▶ [Information provided]:
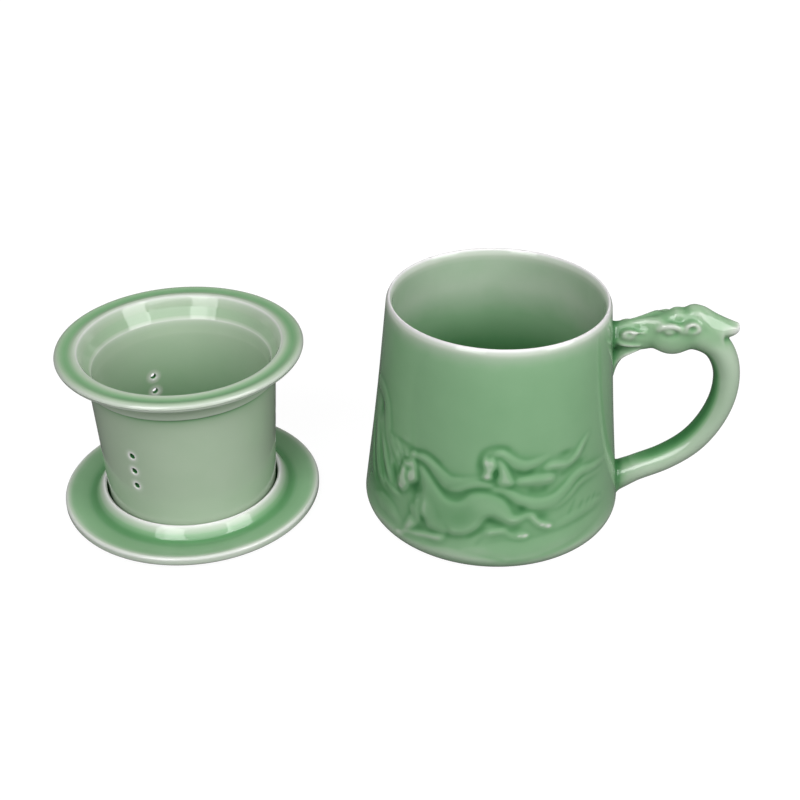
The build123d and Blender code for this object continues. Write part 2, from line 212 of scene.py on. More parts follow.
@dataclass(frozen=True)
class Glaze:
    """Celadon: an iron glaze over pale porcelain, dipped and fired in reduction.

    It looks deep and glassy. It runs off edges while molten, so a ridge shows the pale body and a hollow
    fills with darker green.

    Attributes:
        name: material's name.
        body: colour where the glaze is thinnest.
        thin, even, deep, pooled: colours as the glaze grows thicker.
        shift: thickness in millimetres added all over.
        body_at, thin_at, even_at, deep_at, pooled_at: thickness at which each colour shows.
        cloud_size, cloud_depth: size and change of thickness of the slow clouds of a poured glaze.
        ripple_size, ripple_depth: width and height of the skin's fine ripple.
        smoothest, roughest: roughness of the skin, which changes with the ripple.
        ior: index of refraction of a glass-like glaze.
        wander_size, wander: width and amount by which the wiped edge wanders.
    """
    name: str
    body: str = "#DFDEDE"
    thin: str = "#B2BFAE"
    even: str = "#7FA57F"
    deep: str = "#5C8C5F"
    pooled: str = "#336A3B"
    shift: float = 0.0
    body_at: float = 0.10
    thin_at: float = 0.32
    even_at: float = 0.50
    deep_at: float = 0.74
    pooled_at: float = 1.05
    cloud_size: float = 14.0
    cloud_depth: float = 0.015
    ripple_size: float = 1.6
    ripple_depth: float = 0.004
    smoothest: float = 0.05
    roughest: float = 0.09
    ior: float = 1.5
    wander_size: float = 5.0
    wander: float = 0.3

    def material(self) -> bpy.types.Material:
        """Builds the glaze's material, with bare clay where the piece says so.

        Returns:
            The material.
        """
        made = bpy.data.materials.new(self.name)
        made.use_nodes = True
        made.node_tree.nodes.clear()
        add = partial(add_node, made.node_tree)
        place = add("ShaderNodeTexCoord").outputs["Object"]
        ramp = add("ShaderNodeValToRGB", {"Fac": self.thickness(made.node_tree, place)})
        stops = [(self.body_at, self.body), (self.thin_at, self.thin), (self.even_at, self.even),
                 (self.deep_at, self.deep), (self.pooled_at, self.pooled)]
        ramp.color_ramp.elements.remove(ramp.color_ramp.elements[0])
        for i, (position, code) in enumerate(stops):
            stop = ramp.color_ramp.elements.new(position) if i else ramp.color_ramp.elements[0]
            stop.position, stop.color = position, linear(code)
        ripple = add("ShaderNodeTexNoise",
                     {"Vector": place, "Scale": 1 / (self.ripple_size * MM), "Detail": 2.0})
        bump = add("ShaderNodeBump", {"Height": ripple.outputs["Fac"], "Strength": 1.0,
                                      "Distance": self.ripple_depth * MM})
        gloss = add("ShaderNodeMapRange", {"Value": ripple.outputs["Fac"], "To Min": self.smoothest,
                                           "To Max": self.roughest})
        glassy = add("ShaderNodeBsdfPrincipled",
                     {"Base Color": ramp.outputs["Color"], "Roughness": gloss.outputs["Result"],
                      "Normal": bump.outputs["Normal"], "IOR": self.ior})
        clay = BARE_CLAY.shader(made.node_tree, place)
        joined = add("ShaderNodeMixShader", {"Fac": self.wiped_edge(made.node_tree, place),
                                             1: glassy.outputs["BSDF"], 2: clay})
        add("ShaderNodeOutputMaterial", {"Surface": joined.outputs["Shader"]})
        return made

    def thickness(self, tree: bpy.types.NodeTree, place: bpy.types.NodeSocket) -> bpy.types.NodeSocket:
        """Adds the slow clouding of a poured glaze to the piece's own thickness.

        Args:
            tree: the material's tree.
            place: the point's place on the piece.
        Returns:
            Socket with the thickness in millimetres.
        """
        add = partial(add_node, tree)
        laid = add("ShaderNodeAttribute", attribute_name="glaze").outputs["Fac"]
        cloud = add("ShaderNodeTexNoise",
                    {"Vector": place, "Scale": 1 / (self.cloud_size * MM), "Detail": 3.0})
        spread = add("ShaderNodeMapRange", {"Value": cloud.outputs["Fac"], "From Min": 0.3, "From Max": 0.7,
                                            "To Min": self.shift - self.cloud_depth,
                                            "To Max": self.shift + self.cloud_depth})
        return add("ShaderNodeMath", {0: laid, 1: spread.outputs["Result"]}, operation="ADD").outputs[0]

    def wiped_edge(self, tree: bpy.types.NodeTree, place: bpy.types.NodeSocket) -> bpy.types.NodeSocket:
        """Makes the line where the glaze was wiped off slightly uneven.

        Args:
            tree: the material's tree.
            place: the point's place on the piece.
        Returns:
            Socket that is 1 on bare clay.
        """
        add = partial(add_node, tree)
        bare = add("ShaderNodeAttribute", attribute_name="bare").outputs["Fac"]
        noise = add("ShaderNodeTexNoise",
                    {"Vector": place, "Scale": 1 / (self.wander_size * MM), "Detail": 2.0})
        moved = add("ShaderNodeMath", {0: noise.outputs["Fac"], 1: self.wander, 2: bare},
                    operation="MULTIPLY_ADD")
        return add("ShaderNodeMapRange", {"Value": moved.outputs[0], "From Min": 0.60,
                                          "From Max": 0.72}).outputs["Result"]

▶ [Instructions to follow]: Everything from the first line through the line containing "fills with darker green." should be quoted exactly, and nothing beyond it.

▶ [Response to this task]:
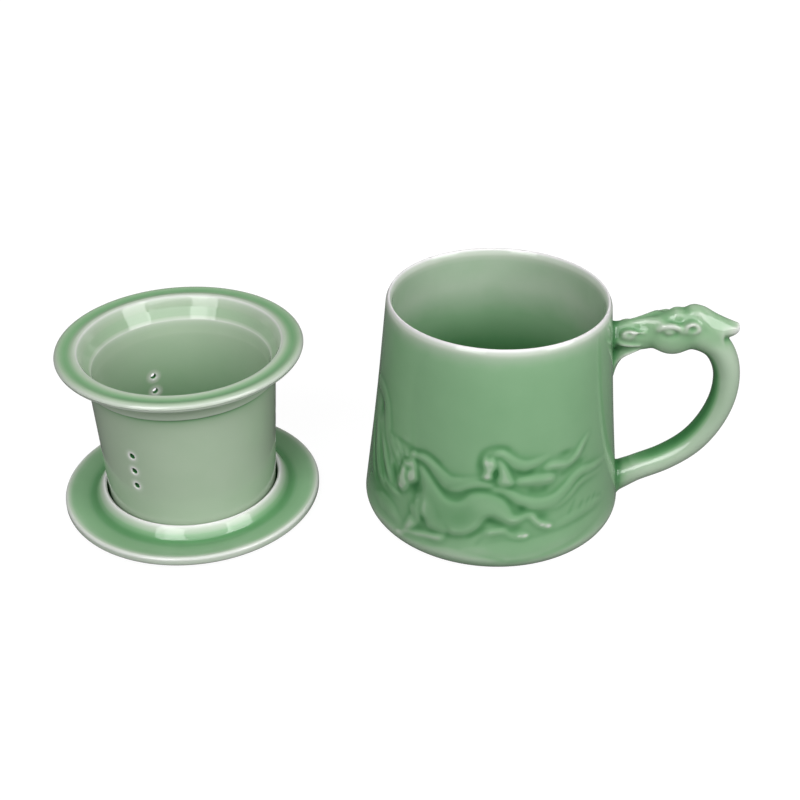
The build123d and Blender code for this object continues. Write part 2, from line 212 of scene.py on. More parts follow.
@dataclass(frozen=True)
class Glaze:
    """Celadon: an iron glaze over pale porcelain, dipped and fired in reduction.

    It looks deep and glassy. It runs off edges while molten, so a ridge shows the pale body and a hollow
    fills with darker green.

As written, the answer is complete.